Melinda Hsu (a.k.a. Melinda Hsu-Taylor) is an American television writer and producer, co-creator and showrunner of Tom Swift and showrunner of Nancy Drew for the CW Network.

Hsu is well known for her work on the ABC series Lost. She was nominated for the Writers Guild of America Award for best drama series for her work on the fifth season of Lost, as well as a 2010 Primetime Emmy Award for the series' sixth and final season. She has also worked as a writer on Medium, Vanished, Women's Murder Club, Falling Skies, Touch, The Vampire Diaries, The Gifted and Nancy Drew.

==Career==

Melinda Hsu graduated from Harvard College and then earned a MFA in Film from Columbia University. Prior to her work as a staff writer on Still Life (a one-hour drama for the FOX network), she worked as a story analyst for producers, agents, and writers nationwide.

She began working in television as a writer for the first season of Medium in 2005. She wrote the episodes "Jump Start" and "Being Mrs. O'Leary's Cow". She became a story editor for the second season later in 2005 and wrote the episode "Dead Aim". She left the series at the end of the second season in 2006 having written three episodes.

She became an executive story editor for the series Vanished in 2006 and wrote the episode "The New World". Vanished was canceled after thirteen episodes. Hsu moved on to become an executive story editor and writer for the series Women's Murder Club in 2007. She co-wrote the story and the teleplay for the episode "The Past Comes Back to Haunt You" (story with Sherry Carnes, teleplay with Robert Nathan) and wrote the episode "And the Truth Will (Sometimes) Set You Free". The series was cancelled after the first season.

Following her work on the animated series Star Wars: The Clone Wars, Hsu was hired as a co-producer and writer for the fifth season of Lost in 2009. She co-wrote the episodes "The Little Prince" (with producer Brian K. Vaughn) and "Some Like It Hoth" (with Greggory Nations).
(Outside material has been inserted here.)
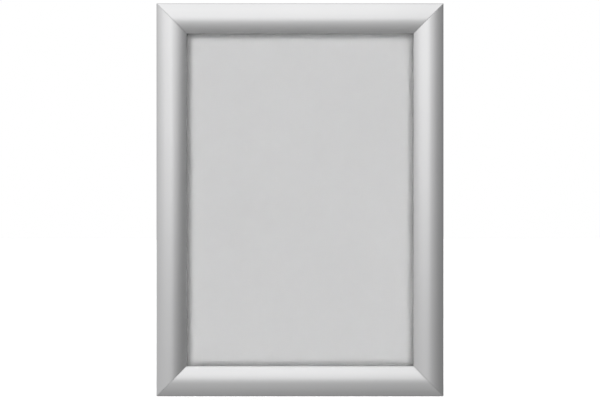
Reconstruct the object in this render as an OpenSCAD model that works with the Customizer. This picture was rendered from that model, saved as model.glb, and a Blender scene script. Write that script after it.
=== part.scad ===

The writing staff was nominated for the Writers Guild of America Award for best drama series at the February 2010 ceremony for their work on the fifth season. Hsu was promoted to producer for the sixth and final season. She co-wrote the episodes "The Substitute" (with executive producer Elizabeth Sarnoff) and "Ab Aeterno" (with Nations).

After writing for Falling Skies and Touch as a Supervising Producer, she joined the writing staff of The Vampire Diaries. She was an Executive Producer on The Vampire Diaries and Executive Producer on The Gifted as well as the showrunner of Nancy Drew and co-creator and showrunner of Tom Swift, both on the CW.